By the mid-1440s, the Woodvilles were in ascendancy. Jacquetta was related to both the King and Queen Margaret. Her sister, Isabelle de Saint Pol, married Queen Margaret's brother while Jacquetta was the widow of Henry VI's uncle. As royalty, she outranked all ladies at Court with the exception of the Queen. As a personal favourite and close relative of the Queen, she also enjoyed special privileges and influence at court. Margaret influenced Henry to create Richard Woodville Baron Rivers in 1448, and he was a prominent partisan of the House of Lancaster as the Wars of the Roses began.

Wa rs of the Roses

The Yorkists crushed the Lancastrians at the Second Battle of St Albans (22 February 1461) and Edward IV, the first king to be of the House of York, took the throne. Elizabeth's husband Sir John Grey was killed in the battle. In 1464, on Jacquetta's instructions, the beautiful, widowed Elizabeth and her two young sons accosted the young king, as he hunted in Whittlebury Forest near the Woodville manor. Elizabeth pleaded with the King for the estates confiscated from her husband to be restored to her sons. Thoroughly bewitched by Elizabeth, Edward offered to make her his mistress, but she held out for marriage. A desperate Edward married Elizabeth in secret, but the marriage was not disclosed for months. Once it became common knowledge, however, the alliance displeased the Earl of Warwick, the King's most trusted ally, and his friends.

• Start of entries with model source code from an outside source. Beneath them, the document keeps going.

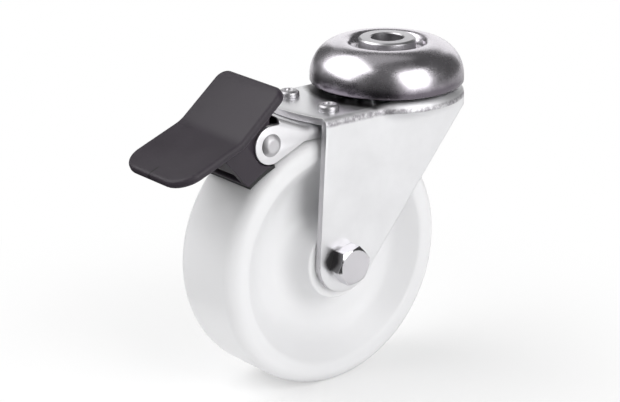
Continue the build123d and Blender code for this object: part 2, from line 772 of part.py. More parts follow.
def make_nut_insert():
    """Plastic ring in the nut's collar that grips the thread."""
    ring_start = fork_half + nut_height - insert_height
    ring_end = fork_half + nut_height - 0.2
    ring = along_y(axle_diameter / 2 + bolt_clearance + insert_wall, ring_start, ring_end, axle_x, axle_z)
    return ring - along_y(axle_diameter / 2 + running_clearance, 0, fork_width, axle_x, axle_z)


os.makedirs("parts", exist_ok=True)
write("hub_bush", make_hub_bush())
write("swivel_cap", make_swivel_cap())
write("upper_race", make_upper_race())
write("lower_race", make_lower_race())
write("upper_balls", ball_ring(upper_ball_diameter, upper_ball_circle, upper_ball_count, upper_ball_height))
write("lower_balls", ball_ring(lower_ball_diameter, lower_ball_circle, lower_ball_count, lower_ball_height))
write("fork", make_fork())
write("brake_bracket", make_brake_bracket())
write("bracket_rivets", make_rivets())
write("pivot_pin", make_pivot_pin())
write("detent_spring", make_detent_spring())
write("pedal", make_pedal())
write("brake_shoe", make_brake_shoe())
write("wheel", make_wheel())
write("bearing_rollers", make_rollers())
write("bearing_cage", make_bearing_cage())
write("axle_tube", make_axle_tube())
write("axle_bolt", make_axle_bolt())
write("axle_nut", make_axle_nut())
write("nut_insert", make_nut_insert())
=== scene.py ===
import bmesh
import bpy
import math
from mathutils import Matrix, Vector


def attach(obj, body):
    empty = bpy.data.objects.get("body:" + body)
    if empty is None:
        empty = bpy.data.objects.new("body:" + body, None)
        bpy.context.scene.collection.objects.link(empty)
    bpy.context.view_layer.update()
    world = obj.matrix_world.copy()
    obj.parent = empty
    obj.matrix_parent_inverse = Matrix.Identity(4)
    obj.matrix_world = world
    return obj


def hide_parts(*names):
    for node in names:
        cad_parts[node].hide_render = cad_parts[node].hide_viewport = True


# A braked furniture castor, hung from the bolt hole in its hub bush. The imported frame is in
# metres with +Z up; lengths below are in millimetres and are brought to metres by mm.
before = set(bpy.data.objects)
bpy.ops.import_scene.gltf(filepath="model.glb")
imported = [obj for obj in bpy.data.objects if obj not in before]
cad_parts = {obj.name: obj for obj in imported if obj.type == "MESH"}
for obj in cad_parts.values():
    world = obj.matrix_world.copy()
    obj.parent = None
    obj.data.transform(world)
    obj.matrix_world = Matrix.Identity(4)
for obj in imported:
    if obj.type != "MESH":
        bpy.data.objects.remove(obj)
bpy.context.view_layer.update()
mm = 0.001

# Hub bush: a turned steel sleeve that the furniture's bolt runs through. Its collar stands in
# the cap's dish and its foot is flared under the lower race. Bright zinc plating over tool marks.
hole_radius, hole_chamfer = 6.25, 0.4
shank_radius = 9.0
collar_radius, collar_foot = 11.0, -4.6
flare_radius, flare_top, bush_foot = 11.5, -28.39, -29.79
bush_profile = [
    (hole_radius, -hole_chamfer, 0), (hole_radius + hole_chamfer, 0.0, 0),
    (collar_radius - 0.7, 0.0, 0.3), (collar_radius, -0.7, 0.3), (collar_radius, collar_foot, 0),
    (shank_radius, collar_foot, 0), (shank_radius, flare_top, 0), (flare_radius, flare_top, 0),
    (flare_radius, flare_top - 0.71, 0.4), (shank_radius, bush_foot, 0.4), (hole_radius, bush_foot, 0),
]


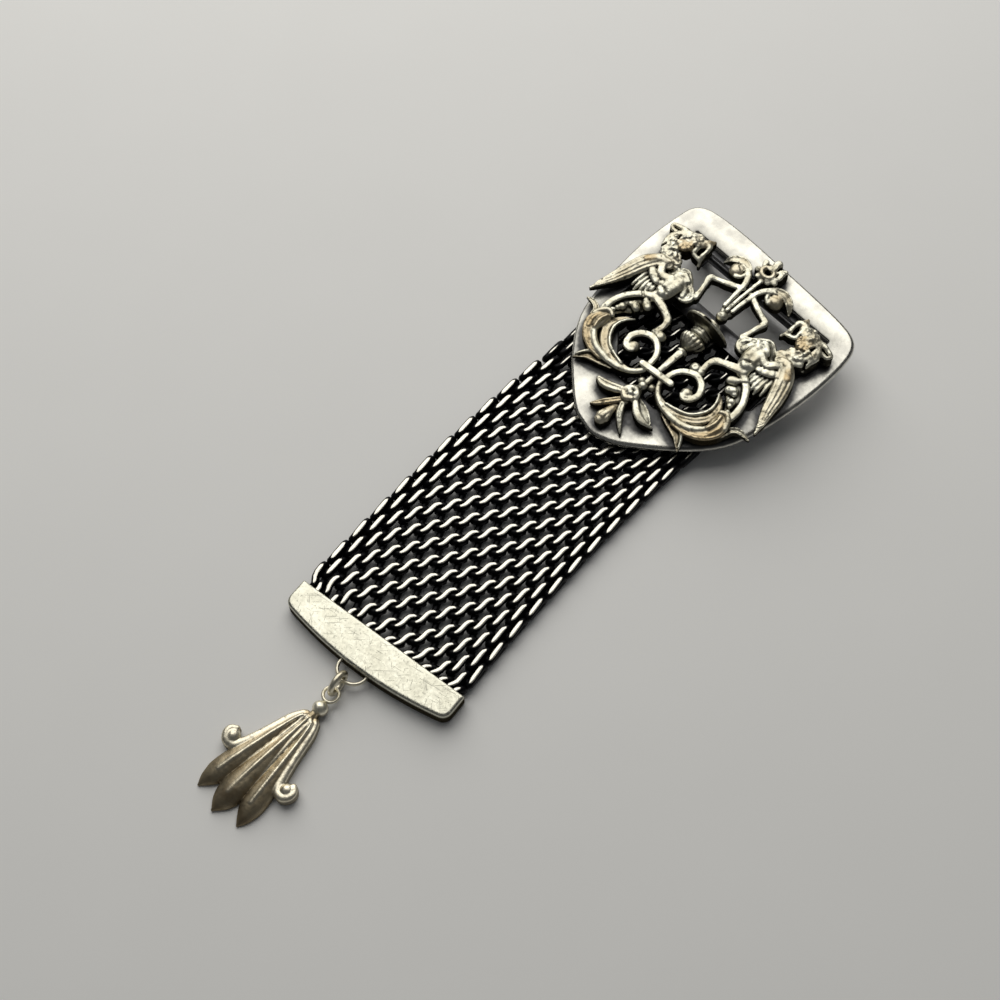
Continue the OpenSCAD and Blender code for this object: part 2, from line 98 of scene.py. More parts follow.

With Elizabeth now Queen of England, the Woodvilles rose to great prominence and power. Richard was created Earl Rivers and appointed Lord High Treasure in March 1466. Jacquetta found rich and influential spouses for her children and helped her grandchildren achieve high posts. She arranged for her 20-year-old son, John Woodville, to marry the widowed and very rich dowager Duchess of Norfolk, Catherine Neville. The bride was at least 45 years older than the groom at the time of the wedding. The marriage caused a furor and earned the Woodvilles considerable unpopularity.

The rise of the Woodvilles created widespread hostility to them. They had deserted the Lancastrian side, and were now displacing longtime Yorkists in the King's favour, such as Warwick and the King's brothers George and Richard.

In 1469, Warwick openly broke with Edward IV and temporarily deposed him. Earl Rivers and his son John Woodville were captured and executed by Warwick on 12 August at Kenilworth. Jacquetta, broken-hearted, survived her beloved husband by three years and died in 1472, at about 56 years of age.

Witchcraft accusations

In 1469, Richard Neville, the Earl of Warwick, took Edward IV into custody and executed Jacquetta's husband. Shortly thereafter, Thomas Wake, a follower of the Earl of Warwick’s, accused Jacquetta of witchcraft. Wake brought to Warwick Castle a lead image “made like a man of arms . . . broken in the middle and made fast with a wire,“ and alleged that Jacquetta had fashioned it to use for witchcraft and sorcery. He claimed that John Daunger, a parish clerk in Northampton, could attest that Jacquetta had made two other images, one for the king and one for the queen. The case fell apart when Warwick released Edward IV from custody, and Jacquetta was cleared by the king’s great council of the charges on January 19, 1470.[1]  In 1484 Richard III in the act known as Titulus Regius[2]  revived the allegations of witchcraft against Jacquetta when he claimed that she and Elizabeth had procured Elizabeth's marriage to Edward IV through witchcraft; however, Richard never offered any proof to support his assertions.

Heritage

Through her daughter, Queen Elizabeth, Jacquetta was the grandmother of Elizabeth of York, Queen of Henry VII. As such, she is an ancestress of all subsequent English and British monarchs, including Elizabeth II, and seven other present-day European monarchs.

Children of Jacquetta de Luxembourg and Richard Woodville
  1. Elizabeth Woodville (c. 1437-1492), married Edward IV of England.
  2. Lewis Woodville (1438).
  3. Anne Woodville (1439-1489). Married first William Bourchier, Viscount Bourchier, and second George Grey, 2nd Earl of Kent.
  4. Anthony Woodville, 2nd Earl Rivers (1442-1483), married Elizabeth Scales, 8th Baron Scales.
  5. Mary Woodville (1443-1481), married William Herbert, 2nd Earl of Pembroke.
  6. Jacquetta Woodville (1444-1509), married John le Strange, 8th Baron Strange of Knockin.
  7. John Woodville (1445-1469), married Catherine Neville, Dowager Duchess of Norfolk.
  8. Lionel Woodville (1447-1485), Bishop of Salisbury.
  9. Catherine Woodville (1458-1497), married first Henry Stafford, 2nd Duke of Buckingham, second Jasper Tudor, Duke of Bedford.
  10. Eleanor Woodville (1452-1512), married Sir Anthony Grey.
  11. Richard Woodville, 3rd Earl Rivers (c. 1453-1491).
  12. Margaret Woodville (1454-1490), married Thomas Fitzalan, 17th Earl of Arundel.
  13. Edward Woodville (c. 1455-1488).